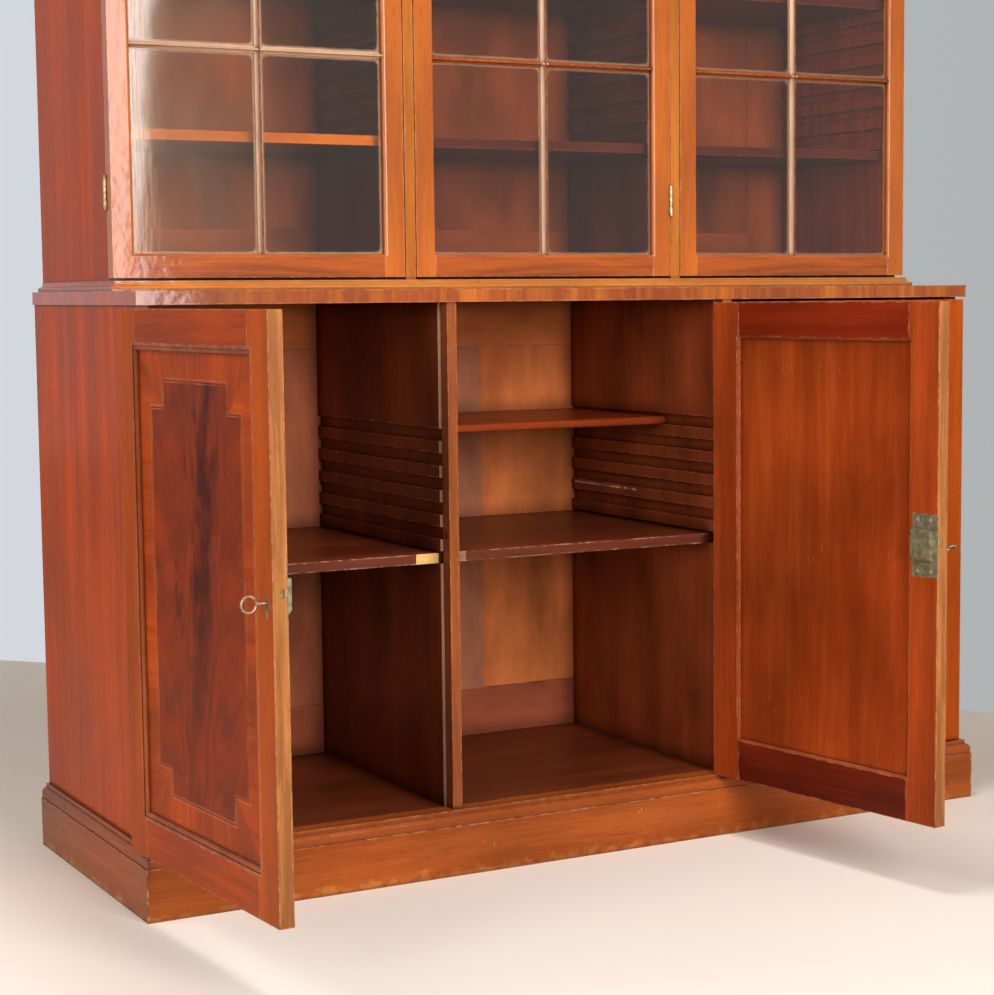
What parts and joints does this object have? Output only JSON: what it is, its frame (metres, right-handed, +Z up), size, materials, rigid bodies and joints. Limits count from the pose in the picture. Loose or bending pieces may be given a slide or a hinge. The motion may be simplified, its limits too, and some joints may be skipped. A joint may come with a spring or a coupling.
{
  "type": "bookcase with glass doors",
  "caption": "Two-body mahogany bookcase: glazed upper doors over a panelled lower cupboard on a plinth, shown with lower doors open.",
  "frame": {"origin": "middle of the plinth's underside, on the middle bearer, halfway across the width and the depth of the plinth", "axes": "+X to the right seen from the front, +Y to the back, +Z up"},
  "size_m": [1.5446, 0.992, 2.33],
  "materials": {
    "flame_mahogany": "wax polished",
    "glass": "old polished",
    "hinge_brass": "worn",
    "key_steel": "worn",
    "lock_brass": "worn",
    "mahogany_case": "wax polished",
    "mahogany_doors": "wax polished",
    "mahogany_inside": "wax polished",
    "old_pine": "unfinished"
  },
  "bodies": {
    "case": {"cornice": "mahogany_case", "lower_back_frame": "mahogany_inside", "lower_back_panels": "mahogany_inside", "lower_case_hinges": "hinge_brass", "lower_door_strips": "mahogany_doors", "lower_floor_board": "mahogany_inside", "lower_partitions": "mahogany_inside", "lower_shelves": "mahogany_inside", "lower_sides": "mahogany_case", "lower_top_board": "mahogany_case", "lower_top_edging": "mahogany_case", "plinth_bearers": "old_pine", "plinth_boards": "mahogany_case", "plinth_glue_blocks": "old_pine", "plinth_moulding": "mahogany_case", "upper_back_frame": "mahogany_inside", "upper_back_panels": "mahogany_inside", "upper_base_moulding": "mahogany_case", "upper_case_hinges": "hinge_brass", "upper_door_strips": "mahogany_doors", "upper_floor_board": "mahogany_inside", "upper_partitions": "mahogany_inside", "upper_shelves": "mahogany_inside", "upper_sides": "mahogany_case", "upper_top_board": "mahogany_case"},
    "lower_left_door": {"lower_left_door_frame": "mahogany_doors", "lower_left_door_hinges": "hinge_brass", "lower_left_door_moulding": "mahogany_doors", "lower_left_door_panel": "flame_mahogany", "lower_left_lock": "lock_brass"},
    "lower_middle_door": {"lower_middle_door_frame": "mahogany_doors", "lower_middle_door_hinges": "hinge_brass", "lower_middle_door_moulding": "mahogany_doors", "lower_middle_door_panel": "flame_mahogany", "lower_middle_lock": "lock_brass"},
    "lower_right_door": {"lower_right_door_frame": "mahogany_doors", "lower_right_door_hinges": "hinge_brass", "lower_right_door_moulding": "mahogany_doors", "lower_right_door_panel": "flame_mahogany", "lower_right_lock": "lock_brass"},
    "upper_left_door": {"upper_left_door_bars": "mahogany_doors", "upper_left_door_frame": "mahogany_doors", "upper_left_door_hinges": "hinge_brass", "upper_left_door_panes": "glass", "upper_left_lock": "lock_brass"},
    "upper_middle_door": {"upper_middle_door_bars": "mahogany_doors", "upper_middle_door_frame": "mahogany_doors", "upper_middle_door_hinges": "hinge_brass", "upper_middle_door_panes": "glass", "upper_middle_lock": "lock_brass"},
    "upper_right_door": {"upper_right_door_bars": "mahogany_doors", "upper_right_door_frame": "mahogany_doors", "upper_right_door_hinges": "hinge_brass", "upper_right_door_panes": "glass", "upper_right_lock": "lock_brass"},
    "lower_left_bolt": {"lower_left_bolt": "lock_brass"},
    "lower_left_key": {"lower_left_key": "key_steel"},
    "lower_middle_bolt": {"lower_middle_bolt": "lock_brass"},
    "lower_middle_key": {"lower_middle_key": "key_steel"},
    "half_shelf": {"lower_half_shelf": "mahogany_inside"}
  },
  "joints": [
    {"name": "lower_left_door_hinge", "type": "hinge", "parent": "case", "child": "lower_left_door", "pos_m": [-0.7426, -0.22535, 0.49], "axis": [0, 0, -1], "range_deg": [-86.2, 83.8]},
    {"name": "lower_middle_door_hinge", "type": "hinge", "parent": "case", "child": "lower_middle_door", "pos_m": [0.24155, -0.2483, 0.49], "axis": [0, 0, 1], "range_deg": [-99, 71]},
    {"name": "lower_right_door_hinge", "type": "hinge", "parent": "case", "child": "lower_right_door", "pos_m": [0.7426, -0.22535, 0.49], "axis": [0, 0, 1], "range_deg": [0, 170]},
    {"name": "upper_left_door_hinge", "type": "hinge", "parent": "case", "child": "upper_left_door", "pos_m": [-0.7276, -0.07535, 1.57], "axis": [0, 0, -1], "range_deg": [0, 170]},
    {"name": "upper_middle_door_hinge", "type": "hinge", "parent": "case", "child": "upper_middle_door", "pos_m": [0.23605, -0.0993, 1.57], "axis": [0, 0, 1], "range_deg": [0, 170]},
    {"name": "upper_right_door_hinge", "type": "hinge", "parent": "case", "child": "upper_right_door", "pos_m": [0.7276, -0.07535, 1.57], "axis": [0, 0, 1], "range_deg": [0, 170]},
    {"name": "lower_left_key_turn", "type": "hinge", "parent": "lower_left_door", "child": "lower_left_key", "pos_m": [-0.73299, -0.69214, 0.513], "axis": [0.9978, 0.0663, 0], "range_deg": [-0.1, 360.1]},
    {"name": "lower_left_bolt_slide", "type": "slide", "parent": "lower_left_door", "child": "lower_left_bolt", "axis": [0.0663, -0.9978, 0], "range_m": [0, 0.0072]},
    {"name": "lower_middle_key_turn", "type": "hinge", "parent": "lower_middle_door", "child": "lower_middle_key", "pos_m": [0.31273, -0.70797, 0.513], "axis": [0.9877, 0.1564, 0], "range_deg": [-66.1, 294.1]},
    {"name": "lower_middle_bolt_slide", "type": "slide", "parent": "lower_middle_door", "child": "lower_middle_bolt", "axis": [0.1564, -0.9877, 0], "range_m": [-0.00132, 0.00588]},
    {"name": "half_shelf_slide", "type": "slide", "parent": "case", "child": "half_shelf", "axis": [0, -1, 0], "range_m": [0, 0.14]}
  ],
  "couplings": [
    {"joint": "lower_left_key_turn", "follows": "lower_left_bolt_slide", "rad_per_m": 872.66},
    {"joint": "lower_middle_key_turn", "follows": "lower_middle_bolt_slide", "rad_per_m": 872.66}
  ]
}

--------------------------------

Using the data above, return each line exactly as written.

Answer to this task
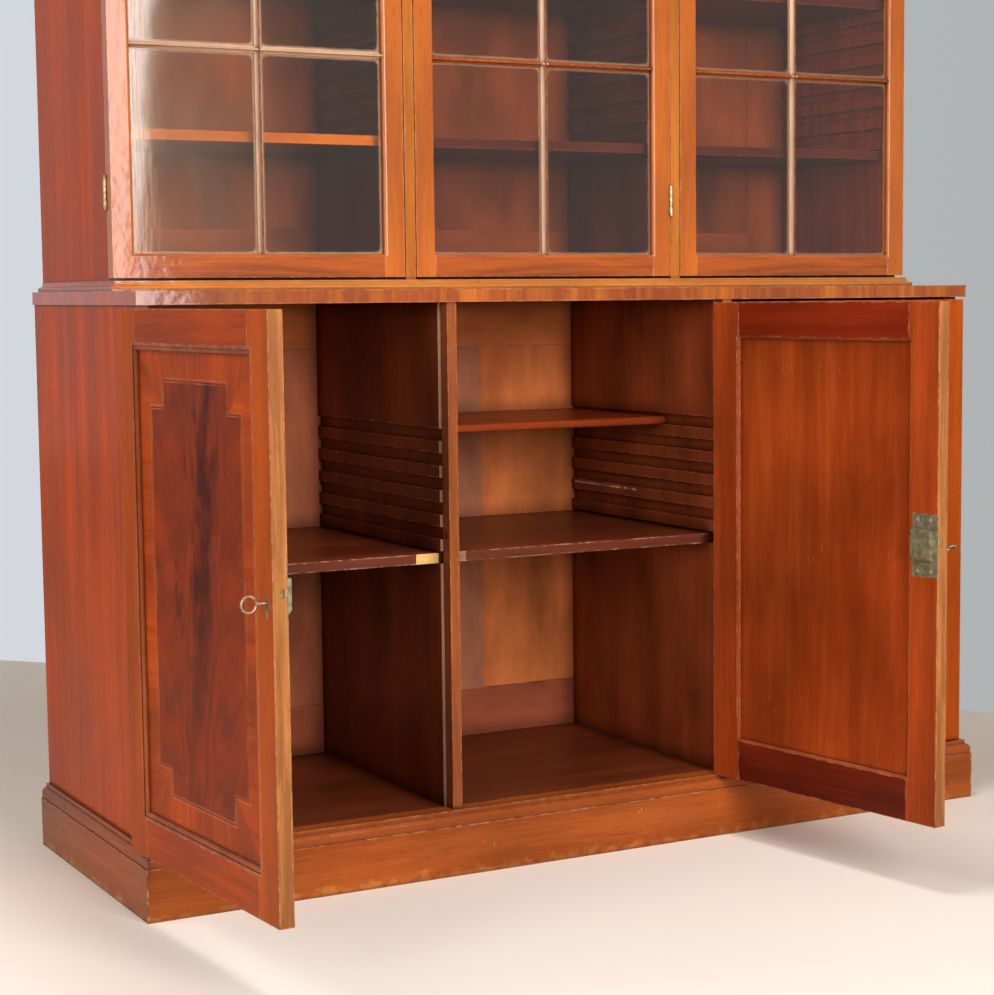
What parts and joints does this object have? Output only JSON: what it is, its frame (metres, right-handed, +Z up), size, materials, rigid bodies and joints. Limits count from the pose in the picture. Loose or bending pieces may be given a slide or a hinge. The motion may be simplified, its limits too, and some joints may be skipped. A joint may come with a spring or a coupling.
{
  "type": "bookcase with glass doors",
  "caption": "Two-body mahogany bookcase: glazed upper doors over a panelled lower cupboard on a plinth, shown with lower doors open.",
  "frame": {"origin": "middle of the plinth's underside, on the middle bearer, halfway across the width and the depth of the plinth", "axes": "+X to the right seen from the front, +Y to the back, +Z up"},
  "size_m": [1.5446, 0.992, 2.33],
  "materials": {
    "flame_mahogany": "wax polished",
    "glass": "old polished",
    "hinge_brass": "worn",
    "key_steel": "worn",
    "lock_brass": "worn",
    "mahogany_case": "wax polished",
    "mahogany_doors": "wax polished",
    "mahogany_inside": "wax polished",
    "old_pine": "unfinished"
  },
  "bodies": {
    "case": {"cornice": "mahogany_case", "lower_back_frame": "mahogany_inside", "lower_back_panels": "mahogany_inside", "lower_case_hinges": "hinge_brass", "lower_door_strips": "mahogany_doors", "lower_floor_board": "mahogany_inside", "lower_partitions": "mahogany_inside", "lower_shelves": "mahogany_inside", "lower_sides": "mahogany_case", "lower_top_board": "mahogany_case", "lower_top_edging": "mahogany_case", "plinth_bearers": "old_pine", "plinth_boards": "mahogany_case", "plinth_glue_blocks": "old_pine", "plinth_moulding": "mahogany_case", "upper_back_frame": "mahogany_inside", "upper_back_panels": "mahogany_inside", "upper_base_moulding": "mahogany_case", "upper_case_hinges": "hinge_brass", "upper_door_strips": "mahogany_doors", "upper_floor_board": "mahogany_inside", "upper_partitions": "mahogany_inside", "upper_shelves": "mahogany_inside", "upper_sides": "mahogany_case", "upper_top_board": "mahogany_case"},
    "lower_left_door": {"lower_left_door_frame": "mahogany_doors", "lower_left_door_hinges": "hinge_brass", "lower_left_door_moulding": "mahogany_doors", "lower_left_door_panel": "flame_mahogany", "lower_left_lock": "lock_brass"},
    "lower_middle_door": {"lower_middle_door_frame": "mahogany_doors", "lower_middle_door_hinges": "hinge_brass", "lower_middle_door_moulding": "mahogany_doors", "lower_middle_door_panel": "flame_mahogany", "lower_middle_lock": "lock_brass"},
    "lower_right_door": {"lower_right_door_frame": "mahogany_doors", "lower_right_door_hinges": "hinge_brass", "lower_right_door_moulding": "mahogany_doors", "lower_right_door_panel": "flame_mahogany", "lower_right_lock": "lock_brass"},
    "upper_left_door": {"upper_left_door_bars": "mahogany_doors", "upper_left_door_frame": "mahogany_doors", "upper_left_door_hinges": "hinge_brass", "upper_left_door_panes": "glass", "upper_left_lock": "lock_brass"},
    "upper_middle_door": {"upper_middle_door_bars": "mahogany_doors", "upper_middle_door_frame": "mahogany_doors", "upper_middle_door_hinges": "hinge_brass", "upper_middle_door_panes": "glass", "upper_middle_lock": "lock_brass"},
    "upper_right_door": {"upper_right_door_bars": "mahogany_doors", "upper_right_door_frame": "mahogany_doors", "upper_right_door_hinges": "hinge_brass", "upper_right_door_panes": "glass", "upper_right_lock": "lock_brass"},
    "lower_left_bolt": {"lower_left_bolt": "lock_brass"},
    "lower_left_key": {"lower_left_key": "key_steel"},
    "lower_middle_bolt": {"lower_middle_bolt": "lock_brass"},
    "lower_middle_key": {"lower_middle_key": "key_steel"},
    "half_shelf": {"lower_half_shelf": "mahogany_inside"}
  },
  "joints": [
    {"name": "lower_left_door_hinge", "type": "hinge", "parent": "case", "child": "lower_left_door", "pos_m": [-0.7426, -0.22535, 0.49], "axis": [0, 0, -1], "range_deg": [-86.2, 83.8]},
    {"name": "lower_middle_door_hinge", "type": "hinge", "parent": "case", "child": "lower_middle_door", "pos_m": [0.24155, -0.2483, 0.49], "axis": [0, 0, 1], "range_deg": [-99, 71]},
    {"name": "lower_right_door_hinge", "type": "hinge", "parent": "case", "child": "lower_right_door", "pos_m": [0.7426, -0.22535, 0.49], "axis": [0, 0, 1], "range_deg": [0, 170]},
    {"name": "upper_left_door_hinge", "type": "hinge", "parent": "case", "child": "upper_left_door", "pos_m": [-0.7276, -0.07535, 1.57], "axis": [0, 0, -1], "range_deg": [0, 170]},
    {"name": "upper_middle_door_hinge", "type": "hinge", "parent": "case", "child": "upper_middle_door", "pos_m": [0.23605, -0.0993, 1.57], "axis": [0, 0, 1], "range_deg": [0, 170]},
    {"name": "upper_right_door_hinge", "type": "hinge", "parent": "case", "child": "upper_right_door", "pos_m": [0.7276, -0.07535, 1.57], "axis": [0, 0, 1], "range_deg": [0, 170]},
    {"name": "lower_left_key_turn", "type": "hinge", "parent": "lower_left_door", "child": "lower_left_key", "pos_m": [-0.73299, -0.69214, 0.513], "axis": [0.9978, 0.0663, 0], "range_deg": [-0.1, 360.1]},
    {"name": "lower_left_bolt_slide", "type": "slide", "parent": "lower_left_door", "child": "lower_left_bolt", "axis": [0.0663, -0.9978, 0], "range_m": [0, 0.0072]},
    {"name": "lower_middle_key_turn", "type": "hinge", "parent": "lower_middle_door", "child": "lower_middle_key", "pos_m": [0.31273, -0.70797, 0.513], "axis": [0.9877, 0.1564, 0], "range_deg": [-66.1, 294.1]},
    {"name": "lower_middle_bolt_slide", "type": "slide", "parent": "lower_middle_door", "child": "lower_middle_bolt", "axis": [0.1564, -0.9877, 0], "range_m": [-0.00132, 0.00588]},
    {"name": "half_shelf_slide", "type": "slide", "parent": "case", "child": "half_shelf", "axis": [0, -1, 0], "range_m": [0, 0.14]}
  ],
  "couplings": [
    {"joint": "lower_left_key_turn", "follows": "lower_left_bolt_slide", "rad_per_m": 872.66},
    {"joint": "lower_middle_key_turn", "follows": "lower_middle_bolt_slide", "rad_per_m": 872.66}
  ]
}